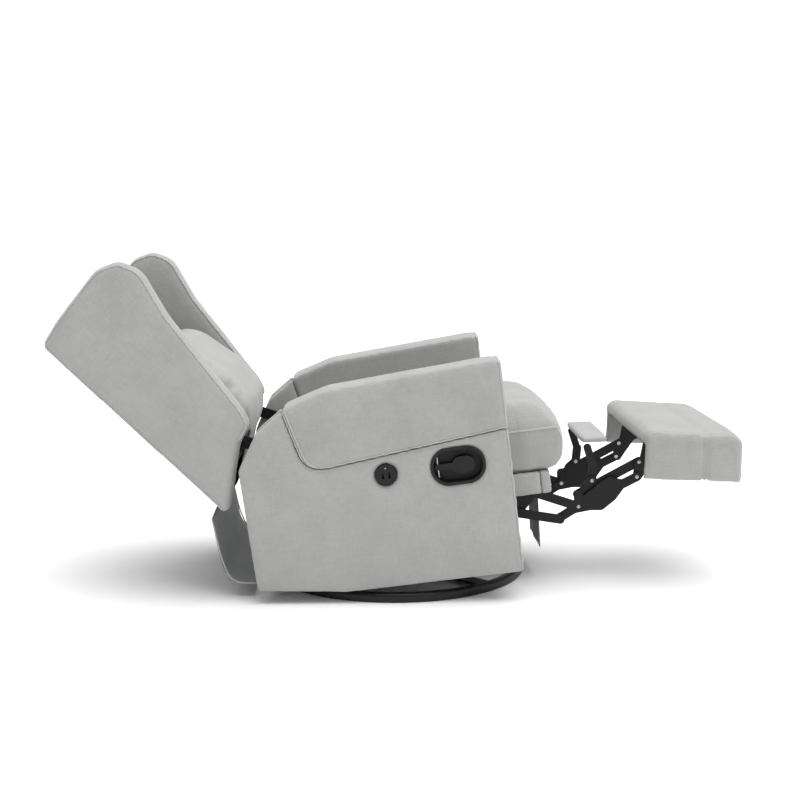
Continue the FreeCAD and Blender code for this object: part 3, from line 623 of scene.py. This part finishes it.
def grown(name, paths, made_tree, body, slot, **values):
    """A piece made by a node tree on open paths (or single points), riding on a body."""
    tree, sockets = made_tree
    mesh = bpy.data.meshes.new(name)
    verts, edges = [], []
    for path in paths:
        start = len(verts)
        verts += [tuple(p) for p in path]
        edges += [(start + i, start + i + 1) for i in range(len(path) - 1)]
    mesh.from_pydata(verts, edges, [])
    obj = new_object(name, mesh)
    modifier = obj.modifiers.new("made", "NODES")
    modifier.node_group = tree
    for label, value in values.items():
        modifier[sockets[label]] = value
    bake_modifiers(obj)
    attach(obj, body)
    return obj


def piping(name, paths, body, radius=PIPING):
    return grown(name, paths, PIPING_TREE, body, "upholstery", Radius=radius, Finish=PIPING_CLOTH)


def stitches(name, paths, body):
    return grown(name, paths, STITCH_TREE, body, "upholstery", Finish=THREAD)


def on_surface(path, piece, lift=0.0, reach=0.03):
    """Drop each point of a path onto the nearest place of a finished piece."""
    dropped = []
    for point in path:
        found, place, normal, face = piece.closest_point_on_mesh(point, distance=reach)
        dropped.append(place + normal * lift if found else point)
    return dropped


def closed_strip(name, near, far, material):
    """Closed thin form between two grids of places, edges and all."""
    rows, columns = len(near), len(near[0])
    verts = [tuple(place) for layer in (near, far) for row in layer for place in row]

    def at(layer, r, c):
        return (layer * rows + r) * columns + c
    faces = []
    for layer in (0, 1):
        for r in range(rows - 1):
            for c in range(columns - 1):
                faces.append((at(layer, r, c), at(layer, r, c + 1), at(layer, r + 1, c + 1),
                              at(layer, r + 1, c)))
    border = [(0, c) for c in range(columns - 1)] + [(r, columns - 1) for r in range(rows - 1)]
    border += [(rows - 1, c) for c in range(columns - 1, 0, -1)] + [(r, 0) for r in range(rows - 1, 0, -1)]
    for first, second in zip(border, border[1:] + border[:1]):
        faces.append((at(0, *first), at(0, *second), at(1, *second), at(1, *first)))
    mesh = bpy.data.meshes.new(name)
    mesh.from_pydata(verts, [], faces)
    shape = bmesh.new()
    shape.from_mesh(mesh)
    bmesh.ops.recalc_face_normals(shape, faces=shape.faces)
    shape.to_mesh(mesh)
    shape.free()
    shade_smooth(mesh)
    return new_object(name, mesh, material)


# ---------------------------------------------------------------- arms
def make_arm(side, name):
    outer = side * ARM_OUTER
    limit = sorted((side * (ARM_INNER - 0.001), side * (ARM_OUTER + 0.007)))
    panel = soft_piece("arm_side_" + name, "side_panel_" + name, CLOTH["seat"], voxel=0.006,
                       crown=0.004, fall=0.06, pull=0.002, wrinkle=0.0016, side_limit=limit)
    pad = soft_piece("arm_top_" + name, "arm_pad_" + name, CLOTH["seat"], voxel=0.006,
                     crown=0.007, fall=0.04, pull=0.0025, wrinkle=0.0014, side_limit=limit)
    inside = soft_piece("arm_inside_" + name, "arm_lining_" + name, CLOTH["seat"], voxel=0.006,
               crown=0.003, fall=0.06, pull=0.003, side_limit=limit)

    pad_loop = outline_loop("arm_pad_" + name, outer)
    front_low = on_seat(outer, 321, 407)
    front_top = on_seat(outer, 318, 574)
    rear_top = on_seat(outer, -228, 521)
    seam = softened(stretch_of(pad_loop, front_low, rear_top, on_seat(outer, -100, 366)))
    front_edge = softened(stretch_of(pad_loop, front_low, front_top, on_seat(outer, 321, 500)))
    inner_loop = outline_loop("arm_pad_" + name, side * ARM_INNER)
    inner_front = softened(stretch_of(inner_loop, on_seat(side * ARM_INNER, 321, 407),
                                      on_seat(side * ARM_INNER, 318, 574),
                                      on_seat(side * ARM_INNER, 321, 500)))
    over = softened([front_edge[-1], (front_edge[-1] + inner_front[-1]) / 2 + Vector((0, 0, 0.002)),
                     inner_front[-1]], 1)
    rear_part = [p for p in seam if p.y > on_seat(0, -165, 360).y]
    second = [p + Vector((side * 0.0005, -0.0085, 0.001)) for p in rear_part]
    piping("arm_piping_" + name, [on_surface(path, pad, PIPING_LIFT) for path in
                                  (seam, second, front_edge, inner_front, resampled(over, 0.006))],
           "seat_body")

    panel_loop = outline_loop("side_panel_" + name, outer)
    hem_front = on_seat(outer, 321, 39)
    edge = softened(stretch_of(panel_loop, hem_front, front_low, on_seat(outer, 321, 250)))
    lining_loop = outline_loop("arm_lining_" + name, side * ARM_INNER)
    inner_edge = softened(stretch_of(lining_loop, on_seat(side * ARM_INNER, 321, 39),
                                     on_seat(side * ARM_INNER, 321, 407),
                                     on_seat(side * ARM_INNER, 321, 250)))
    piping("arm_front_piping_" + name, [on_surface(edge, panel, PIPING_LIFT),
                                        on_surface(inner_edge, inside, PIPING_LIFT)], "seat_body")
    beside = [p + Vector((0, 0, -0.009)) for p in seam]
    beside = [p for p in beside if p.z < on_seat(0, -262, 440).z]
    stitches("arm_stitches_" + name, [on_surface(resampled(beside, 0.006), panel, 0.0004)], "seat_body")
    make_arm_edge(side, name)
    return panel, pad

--

Short problem:
Beginning at the top of the data, please return every line until and including the line containing "verts = [tuple(place)", copied exactly, and nothing past it.

Output for this task:
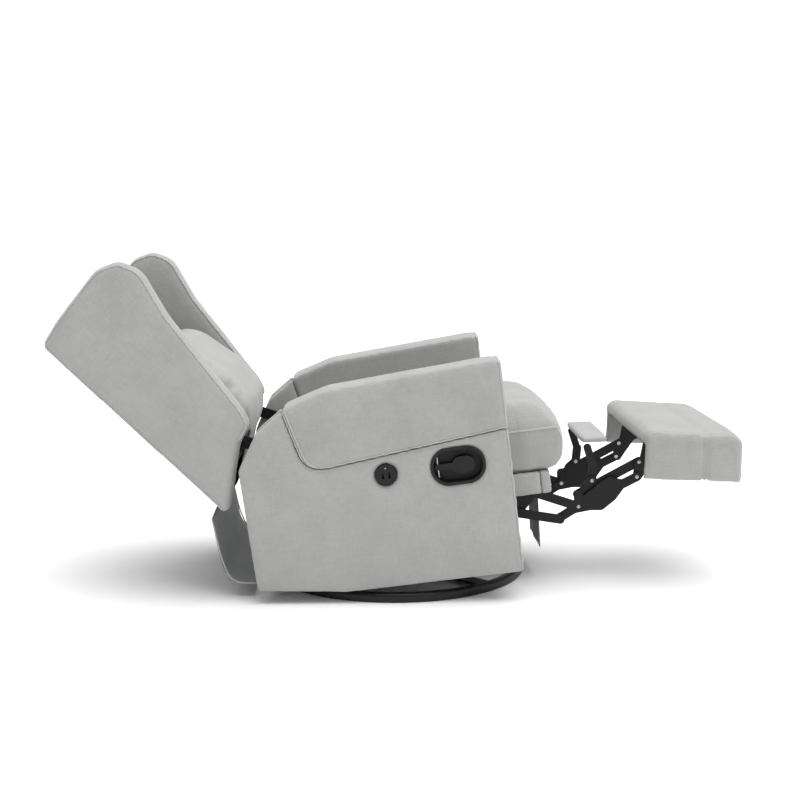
Continue the FreeCAD and Blender code for this object: part 3, from line 623 of scene.py. This part finishes it.
def grown(name, paths, made_tree, body, slot, **values):
    """A piece made by a node tree on open paths (or single points), riding on a body."""
    tree, sockets = made_tree
    mesh = bpy.data.meshes.new(name)
    verts, edges = [], []
    for path in paths:
        start = len(verts)
        verts += [tuple(p) for p in path]
        edges += [(start + i, start + i + 1) for i in range(len(path) - 1)]
    mesh.from_pydata(verts, edges, [])
    obj = new_object(name, mesh)
    modifier = obj.modifiers.new("made", "NODES")
    modifier.node_group = tree
    for label, value in values.items():
        modifier[sockets[label]] = value
    bake_modifiers(obj)
    attach(obj, body)
    return obj


def piping(name, paths, body, radius=PIPING):
    return grown(name, paths, PIPING_TREE, body, "upholstery", Radius=radius, Finish=PIPING_CLOTH)


def stitches(name, paths, body):
    return grown(name, paths, STITCH_TREE, body, "upholstery", Finish=THREAD)


def on_surface(path, piece, lift=0.0, reach=0.03):
    """Drop each point of a path onto the nearest place of a finished piece."""
    dropped = []
    for point in path:
        found, place, normal, face = piece.closest_point_on_mesh(point, distance=reach)
        dropped.append(place + normal * lift if found else point)
    return dropped


def closed_strip(name, near, far, material):
    """Closed thin form between two grids of places, edges and all."""
    rows, columns = len(near), len(near[0])
    verts = [tuple(place) for layer in (near, far) for row in layer for place in row]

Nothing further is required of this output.